More often than not, execution equals alignment in the minds of people, so failure to execute implies a breakdown in the processes linking strategy to action at every level in the organization. 84% managers surveyed opine that while executing strategies, personnel directly up and down the hierarchy (direct reports and bosses) can almost always be depended upon. Fluctuating levels of commitment and low accountability of personnel of other functions / departments inhibits full-tilt delivery and progress. Hence, when coordinating across silos and managing horizontal performance with insufficient support of other units serve as execution barriers, managers tend to compensate with dysfunctional behaviors – settling for less, substituting/duplicating efforts, letting go of opportunities, and delaying deliveries.

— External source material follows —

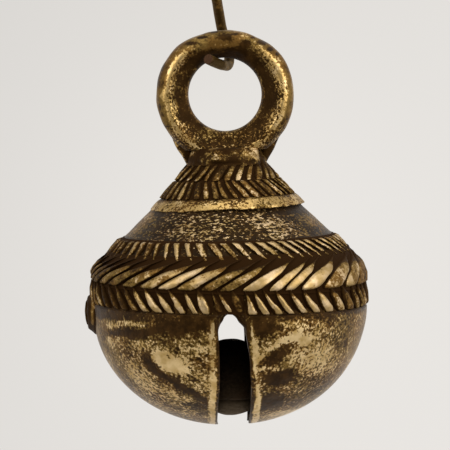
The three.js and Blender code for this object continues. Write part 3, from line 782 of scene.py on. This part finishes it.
def ribbon():
    """The plain pressed ribbon: a flat band with a ragged lower edge, a little out of level."""
    azimuth = np.linspace(0, TAU, 480, endpoint=False)
    circle = around(18.0, azimuth, 0.0)
    foot = RIBBON_FOOT + 0.22 * wobble(circle, 9, seed=91) + 0.12 * wobble(circle, 1.6, seed=92)
    head = RIBBON_HEAD + 0.12 * wobble(circle, 7, seed=93)
    rows = []
    for share, off, *_ in RIBBON_SECTION:
        z = lerp(foot, head, share)
        cone = CONE_RADIUS - (z - CONE_HEIGHT) * CONE_SLOPE
        rows.append(around(cone + off, azimuth, z))
    points = np.stack(rows, 1)
    points[..., 2] += RIBBON_TILT * points[..., 0]
    flat = points.reshape(-1, 3)
    flat = flat * (1 + 0.004 * wobble(flat, 3, seed=94)[:, None] * [1, 1, 0])
    wear, hollow = (np.broadcast_to(column, points.shape[:2]) for column in np.array(RIBBON_SECTION).T[2:])
    faces = grid_faces(len(azimuth), len(RIBBON_SECTION), wrap_rows=True, wrap_columns=True)
    node = "ribbon_band"
    return make("ribbon_strip", flat, faces, RIBBON_LOOK, "bell", [node], wear, hollow)


# -------------------- ring, neck --------------------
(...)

Myth 2: Execution presupposes that you adhere to the plan
Strategic planning lies at the core of execution. Investing a lot of time and energy, detailed roadmaps with timelines are prepared and budgetary/resource allocations are formulated. Consequently, any fall-through or deviation is perceived as lapse or lack of discipline, undercutting execution. Goes without saying, even the best laid plans cannot anticipate every event in a journey. Strategy execution, by its very definition, foregrounds that opportunities supporting a strategy be seized and creative solutions to unforeseen problems be embraced. Agile companies adapt to facts on the ground and make real-time adjustments, with fluid reallocation and redeploying of resources.
However, there are times when pre-decided paths are required to be changed to keep the very journey alive. Company leaders must know when to tweak plans or hold back. Successful strategy execution also calls for making timely exit decisions of failing businesses and unfruitful initiatives.
Myth 3: Communication equals understanding
Many leaders relentlessly communicate the organization’s strategy and key priorities through streams of e-mail or in meetings, without reckoning if they are adequately and appropriately being understood down the line. In some cases “even half the C-suite cannot connect the dots between strategic priorities.” Research shows that less than one-third of the direct reports of senior executives understand how major priorities and initiatives fit in with the overall strategy, and the figure nosedives to 16% for team leaders and frontline supervisors. Confusion increases when top bosses inadvertently change their messages, without considering the implications on the workforce. Perceiving as changes in brief, people down the ladder lose sight of the core objective and end up according disproportionate attention and efforts to peripheral considerations of little merit.
Myth 4: A performance culture drives execution
When organizations fail to translate strategy into results, executives tend to blame a weak performance culture. Despite robust performance cultures of some, successful strategy execution remains elusive there too. Though many organizations do a good job of recognizing and rewarding performance, a culture that supports execution must equally value and reward key intangibles, such as agility, adaptability, and team-play. When making a promotion decision, a manager’s ability to adapt and deliver in changing circumstances – a sign of agility required to execute strategy – tends to feature far less than achieving the numbers. Worse still, where there is excessive emphasis on performance and executives know that hitting the numbers will trump all else, they tend to play safe by making conservative performance commitments and avoiding challenging business models or new propositions. That apart, many corporate cultures also overlook coordination issues. When a survey asked what would happen to a manager who achieved his objectives but had a poor track record of collaboration and partnership quality, only 20% respondents expressed that such behavior would be duly addressed and promptly corrected in their organizations.
Myth 5: Execution must be driven right from the top
When the top bosses themselves drive execution hands-on, negotiate performance objectives, and monitor progress with managers several levels down, the approach pays off for a certain period but reveals many flaws eventually. Effective execution in large organizations results from countless decisions and actions at all levels of hierarchy and across the organizational matrix. While top-down execution often founders after the exit of powerful CXOs, frequent supervision from on high diminishes the middle managers’ decision-making process and ownership of results, encouraging the propensity to escalate issues instead of resolving difficulties at their levels.
Senior executives often try to address the problem of execution by reducing it to a single dimension. Rather, it pays to redefine execution as identification and leveraging of opportunities aligned with strategy, while coordinating with other parts of the organization and focusing on factors singularly crucial for translating strategy into results.